- Hanley c. 1991
- Born: Elizabeth Clare Hanley December 24, 1915 Grand Rapids, Michigan, U.S.
- Died: 2002 (aged 86–87) Epping, Essex, England
- Occupation: Lampshade designer
- Years active: 1949–1993
- Known for: Lampshade designer to the Royal Family

= Betty Hanley =

American lighting designer (1915–2002)

Elizabeth Clare Hanley (December 24, 1915 – 2002) was an American lampshade designer who served as the official supplier to the British royal family and for all of Buckingham Palace. Originally a Michigander, she spent much of her childhood in France and at a Swiss boarding school before attending multiple fashion design universities. Afterwards, she moved to London and established a lampshade and lighting store, and was awarded a royal warrant as the royal family's lampshade supplier. Hanley also was noted for leasing an important cottage called The Ring on the grounds of Audley End House for multiple decades, renovating it to higher standards.

==Childhood and education==
Betty Hanley was born on December 24, 1915, in Grand Rapids, Michigan, to a Daughters of the American Revolution family. Her early years were shaped by the involvement of her grandparents after the divorce of her parents when she was a child. Her grandmother was one of the earlier suffragettes and her grandfather a local judge, both of which influenced her views. When she was nine, she left to join her mother and aunt in France and was sent to a Swiss boarding school. She worked with her mother at the Red Cross after graduating while living with her aunt, whose connections and guests also gave Hanley multiple connections among European royalty. She then went on to attend both the Parsons School of Design and Parsons Paris.

==Career==
After obtaining her fashion degrees, she moved to the United Kingdom in 1947 and established her own lampshades and other lighting fixtures business in London in 1949 called Clare House. She was later awarded a royal warrant in 1977 as the official lampshade supplier for Buckingham Palace and the private homes of the British royal family. Other consistent customers of her lamp shop included the Guinness family, the duke and duchess of Gloucester, and the designer company Asprey.

==Personal life==
As the niece of Fern Bedaux and her husband Charles Bedaux, Hanley was given ownership of her aunt's home Château de Candé during the events of World War II due to Fern being detained in Paris. The property itself would be given over to the French government after the war, but all the items in the home were formally made Hanley's inheritance. Many of the pieces and wardrobe from the home, including historical documents and paintings, would be later distributed to the Victoria and Albert Museum, the Louvre, and to the Sworders auction house.

After being given a tour of The Ring, a cottage on the grounds of the Audley End House, she decided to lease and renovate the property, having begun living there in 1963. Her restoration of the cottage was assisted by two of her shop clients, interior designer John Beresford Fowler and architectural historian John Cornforth. She was also close friends with royal interior designer Dudley Poplak.
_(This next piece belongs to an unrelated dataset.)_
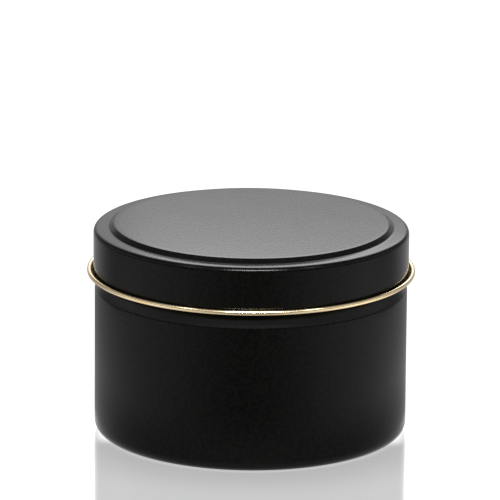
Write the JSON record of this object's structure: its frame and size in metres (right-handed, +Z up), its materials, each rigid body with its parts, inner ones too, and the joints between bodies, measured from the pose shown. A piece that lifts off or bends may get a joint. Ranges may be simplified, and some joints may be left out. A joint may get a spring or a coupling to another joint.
{
  "type": "candle tin",
  "caption": "Round seamless slip-lid tin for pouring a container candle, with a raised-panel lid that lifts off and a rolled bead along the lid's lower edge.",
  "frame": {"origin": "centre of the foot ring, on the surface the tin stands on", "axes": "+Z up along the axis of the tin, towards the lid; round about Z, so X and Y are alike"},
  "size_m": [0.0802, 0.0802, 0.052],
  "materials": {
    "black_enamel": "satin black enamel outside and clear gold lacquer inside, on the same sheet of tin-plated steel"
  },
  "bodies": {
    "tin": {"tin_body": "black_enamel"},
    "lid": {"lid": "black_enamel"}
  },
  "joints": [
    {"name": "lid_lift", "type": "slide", "parent": "tin", "child": "lid", "axis": [0, 0, 1], "range_m": [0, 0.04]}
  ]
}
Due to her prior work with her mother, Hanley was a highly supportive volunteer for the Red Cross division in London. Also, starting in the 1980s, she was an active member of The Friends of Audley End group, frequently hosting parties and tours to raise money to support the upkeep of the Audley End House. She would leave The Ring in 1993, giving up the lease to Poplak, briefly living in a different cottage at the Audley End Village. Then, in 1998, she moved to Epping, Essex, and died due to cancer in 2002.